TASK PROMPT: Show every line of the records below that contains the word "from".

— START —

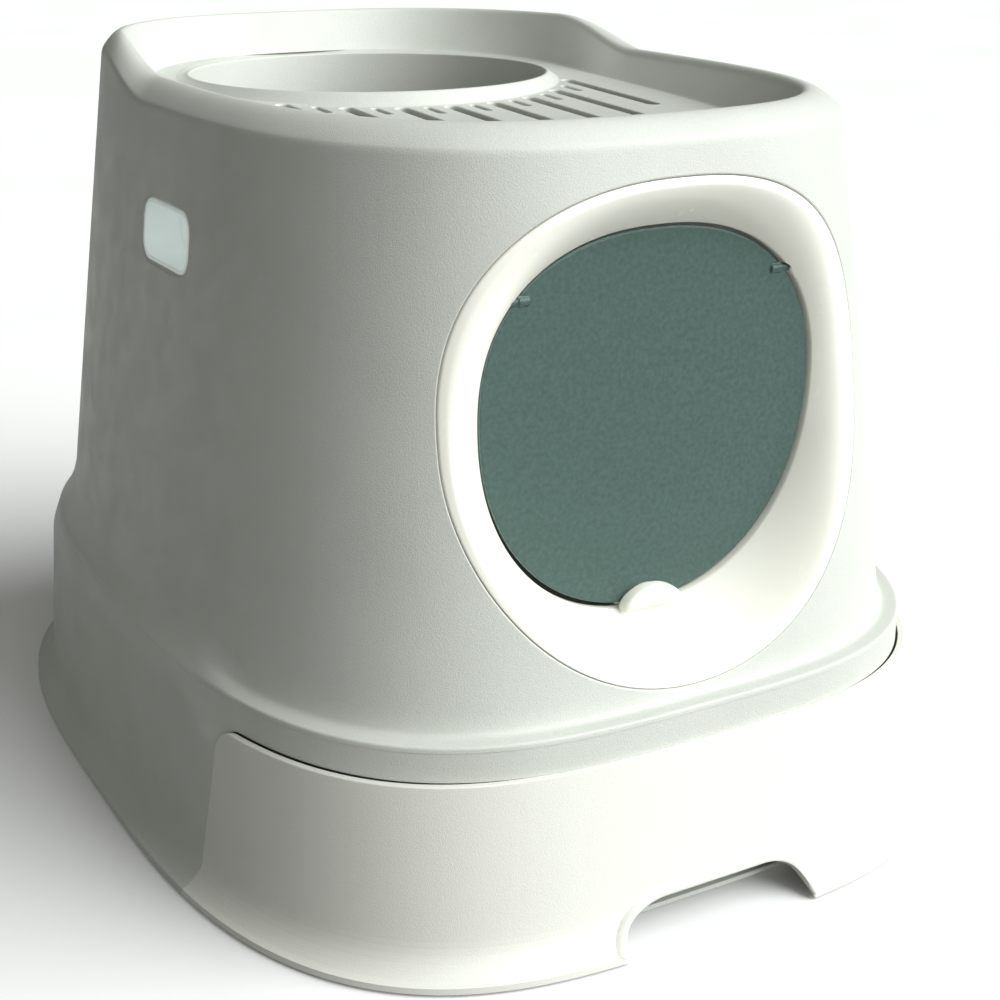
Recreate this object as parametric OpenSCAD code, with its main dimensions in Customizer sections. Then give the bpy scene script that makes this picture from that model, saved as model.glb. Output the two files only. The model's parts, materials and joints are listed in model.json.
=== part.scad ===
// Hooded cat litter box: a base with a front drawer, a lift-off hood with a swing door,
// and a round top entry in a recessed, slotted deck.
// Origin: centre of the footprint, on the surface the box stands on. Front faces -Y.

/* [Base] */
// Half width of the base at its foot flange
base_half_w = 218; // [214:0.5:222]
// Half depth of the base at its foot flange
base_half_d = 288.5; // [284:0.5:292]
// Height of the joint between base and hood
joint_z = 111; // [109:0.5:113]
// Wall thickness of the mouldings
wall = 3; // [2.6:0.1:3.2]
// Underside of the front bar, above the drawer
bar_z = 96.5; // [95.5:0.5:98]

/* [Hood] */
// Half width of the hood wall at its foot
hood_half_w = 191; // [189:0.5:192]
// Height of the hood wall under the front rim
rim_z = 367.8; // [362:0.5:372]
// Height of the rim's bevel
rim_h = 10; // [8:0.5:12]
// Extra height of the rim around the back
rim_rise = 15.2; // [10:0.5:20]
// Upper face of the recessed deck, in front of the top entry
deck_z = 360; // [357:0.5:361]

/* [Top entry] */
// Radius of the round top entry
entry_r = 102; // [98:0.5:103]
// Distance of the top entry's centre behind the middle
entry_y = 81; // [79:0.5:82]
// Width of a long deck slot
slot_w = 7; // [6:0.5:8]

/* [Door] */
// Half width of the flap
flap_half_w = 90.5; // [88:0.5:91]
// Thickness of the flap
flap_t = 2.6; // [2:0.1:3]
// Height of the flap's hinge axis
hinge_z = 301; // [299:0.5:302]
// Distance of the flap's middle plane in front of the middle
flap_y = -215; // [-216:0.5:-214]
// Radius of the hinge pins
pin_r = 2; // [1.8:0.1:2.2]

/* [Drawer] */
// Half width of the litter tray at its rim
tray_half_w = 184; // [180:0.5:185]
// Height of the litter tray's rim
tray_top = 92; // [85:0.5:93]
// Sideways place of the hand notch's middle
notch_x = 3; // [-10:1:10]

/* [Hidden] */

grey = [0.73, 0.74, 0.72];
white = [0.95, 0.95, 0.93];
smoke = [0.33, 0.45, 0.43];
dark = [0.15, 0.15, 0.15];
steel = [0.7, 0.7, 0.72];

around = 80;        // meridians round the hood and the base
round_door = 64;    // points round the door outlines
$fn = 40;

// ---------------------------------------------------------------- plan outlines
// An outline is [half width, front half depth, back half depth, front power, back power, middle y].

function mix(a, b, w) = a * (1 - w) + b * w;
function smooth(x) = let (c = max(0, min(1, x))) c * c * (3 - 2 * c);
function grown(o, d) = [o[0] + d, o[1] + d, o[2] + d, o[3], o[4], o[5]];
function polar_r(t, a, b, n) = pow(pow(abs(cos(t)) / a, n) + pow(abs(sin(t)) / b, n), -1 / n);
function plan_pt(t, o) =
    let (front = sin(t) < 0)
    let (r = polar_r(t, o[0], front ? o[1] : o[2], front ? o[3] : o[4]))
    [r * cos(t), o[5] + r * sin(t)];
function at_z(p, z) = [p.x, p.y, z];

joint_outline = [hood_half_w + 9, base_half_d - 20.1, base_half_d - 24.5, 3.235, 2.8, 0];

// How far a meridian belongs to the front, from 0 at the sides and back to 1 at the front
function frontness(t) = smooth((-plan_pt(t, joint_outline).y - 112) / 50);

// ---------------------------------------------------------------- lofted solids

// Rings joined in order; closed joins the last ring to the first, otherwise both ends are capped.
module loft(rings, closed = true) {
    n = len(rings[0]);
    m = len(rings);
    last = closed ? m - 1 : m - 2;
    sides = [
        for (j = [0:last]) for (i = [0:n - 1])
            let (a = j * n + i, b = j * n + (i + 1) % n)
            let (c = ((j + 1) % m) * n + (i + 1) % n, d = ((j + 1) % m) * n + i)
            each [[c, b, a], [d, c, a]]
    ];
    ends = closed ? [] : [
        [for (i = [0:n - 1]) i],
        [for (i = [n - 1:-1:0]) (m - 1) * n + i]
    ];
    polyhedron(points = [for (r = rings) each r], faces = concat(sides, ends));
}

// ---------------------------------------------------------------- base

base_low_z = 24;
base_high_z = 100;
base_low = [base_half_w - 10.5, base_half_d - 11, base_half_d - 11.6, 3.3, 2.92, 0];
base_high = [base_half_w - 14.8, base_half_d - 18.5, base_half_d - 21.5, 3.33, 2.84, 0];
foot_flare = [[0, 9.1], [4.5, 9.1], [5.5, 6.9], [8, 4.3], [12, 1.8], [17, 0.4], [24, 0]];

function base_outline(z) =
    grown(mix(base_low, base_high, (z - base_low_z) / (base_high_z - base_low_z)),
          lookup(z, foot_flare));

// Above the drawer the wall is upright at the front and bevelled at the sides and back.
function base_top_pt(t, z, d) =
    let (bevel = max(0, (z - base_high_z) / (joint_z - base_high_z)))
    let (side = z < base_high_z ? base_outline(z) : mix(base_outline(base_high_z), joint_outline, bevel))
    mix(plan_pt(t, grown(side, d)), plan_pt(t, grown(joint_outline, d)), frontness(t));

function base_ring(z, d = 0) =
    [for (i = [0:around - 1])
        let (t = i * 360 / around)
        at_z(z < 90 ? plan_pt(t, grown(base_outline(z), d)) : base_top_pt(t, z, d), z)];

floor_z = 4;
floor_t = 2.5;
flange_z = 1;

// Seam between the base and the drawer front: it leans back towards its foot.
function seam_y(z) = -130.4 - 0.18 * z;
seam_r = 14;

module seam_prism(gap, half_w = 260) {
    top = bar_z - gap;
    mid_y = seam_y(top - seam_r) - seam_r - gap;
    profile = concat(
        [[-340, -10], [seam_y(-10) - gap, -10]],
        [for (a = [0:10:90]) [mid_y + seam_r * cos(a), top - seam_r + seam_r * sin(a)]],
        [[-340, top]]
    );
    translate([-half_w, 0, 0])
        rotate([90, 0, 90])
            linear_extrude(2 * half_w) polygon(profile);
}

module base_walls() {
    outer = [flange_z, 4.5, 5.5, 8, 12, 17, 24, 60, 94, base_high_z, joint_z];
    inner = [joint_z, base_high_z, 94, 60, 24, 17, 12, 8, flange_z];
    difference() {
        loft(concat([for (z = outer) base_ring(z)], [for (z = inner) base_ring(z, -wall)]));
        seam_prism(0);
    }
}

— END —
— START —

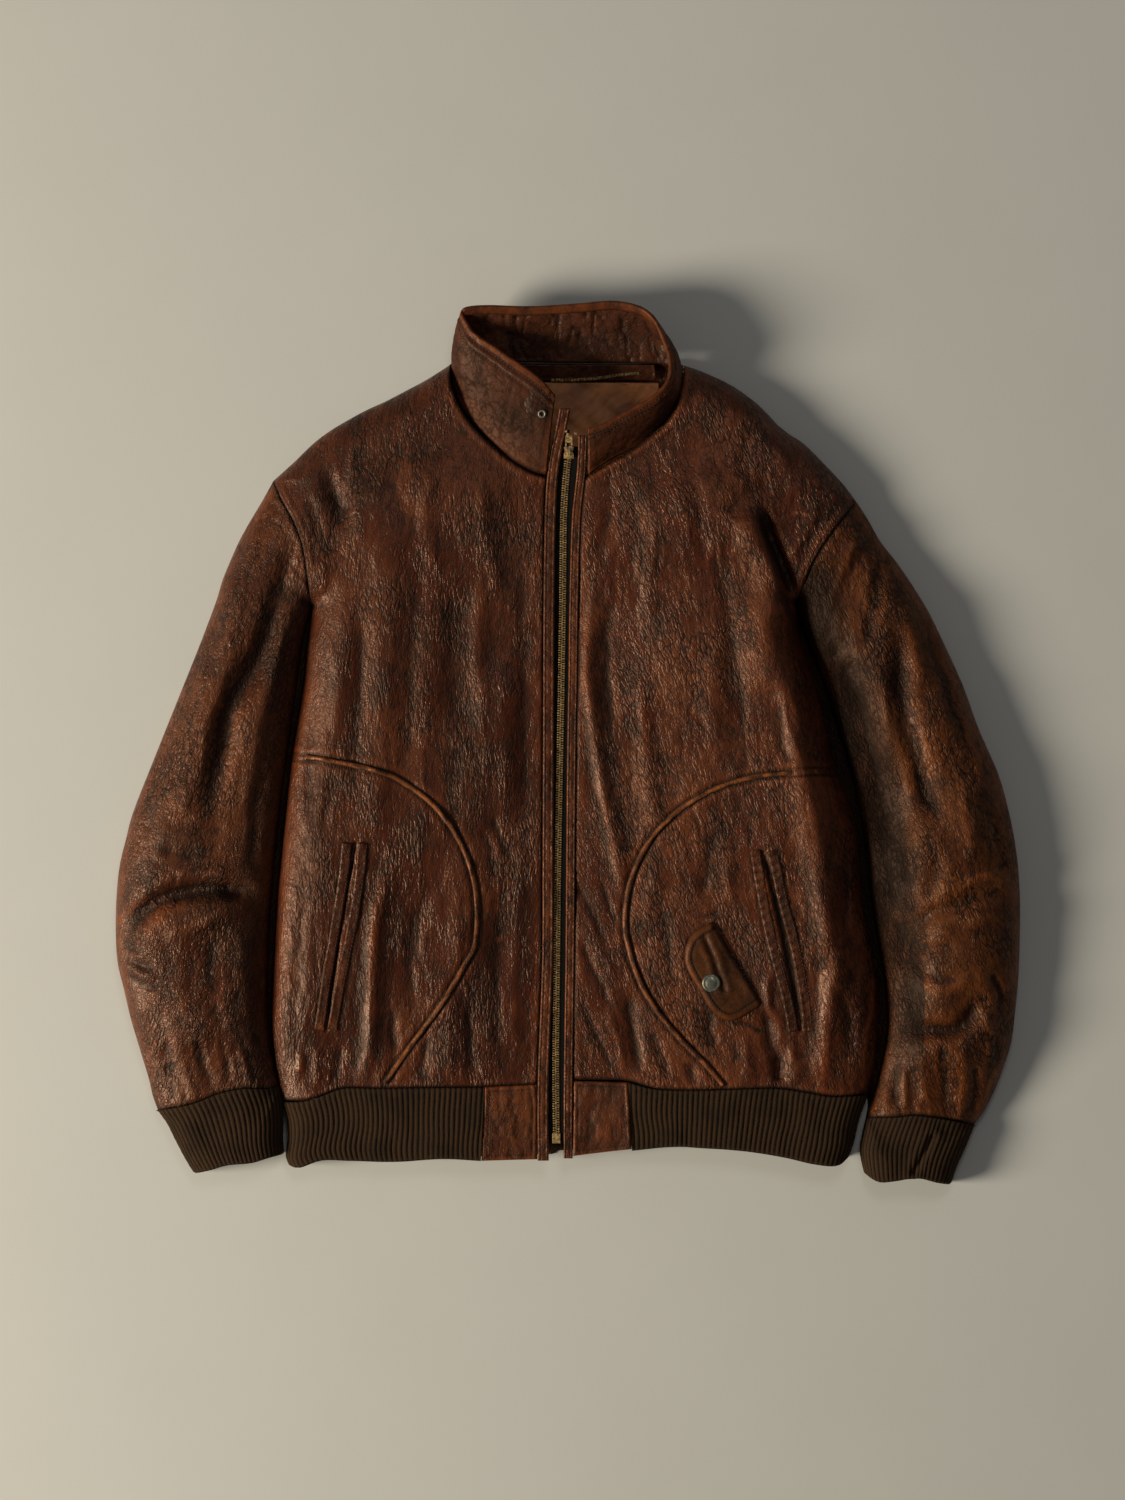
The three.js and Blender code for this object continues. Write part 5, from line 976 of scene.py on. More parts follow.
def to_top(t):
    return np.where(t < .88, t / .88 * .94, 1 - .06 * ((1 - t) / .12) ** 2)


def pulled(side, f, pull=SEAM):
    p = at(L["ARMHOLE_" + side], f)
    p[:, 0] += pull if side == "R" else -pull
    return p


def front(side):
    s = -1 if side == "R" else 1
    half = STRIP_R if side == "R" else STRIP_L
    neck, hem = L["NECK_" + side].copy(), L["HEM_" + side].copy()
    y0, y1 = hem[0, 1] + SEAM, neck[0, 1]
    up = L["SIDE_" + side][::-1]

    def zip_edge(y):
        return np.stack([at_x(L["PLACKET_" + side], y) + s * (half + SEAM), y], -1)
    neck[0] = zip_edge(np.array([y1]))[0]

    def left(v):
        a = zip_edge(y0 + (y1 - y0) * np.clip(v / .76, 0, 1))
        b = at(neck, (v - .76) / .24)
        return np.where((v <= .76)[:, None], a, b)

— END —

FINISHED TASK:
Recreate this object as parametric OpenSCAD code, with its main dimensions in Customizer sections. Then give the bpy scene script that makes this picture from that model, saved as model.glb. Output the two files only. The model's parts, materials and joints are listed in model.json.
// How far a meridian belongs to the front, from 0 at the sides and back to 1 at the front
The three.js and Blender code for this object continues. Write part 5, from line 976 of scene.py on. More parts follow.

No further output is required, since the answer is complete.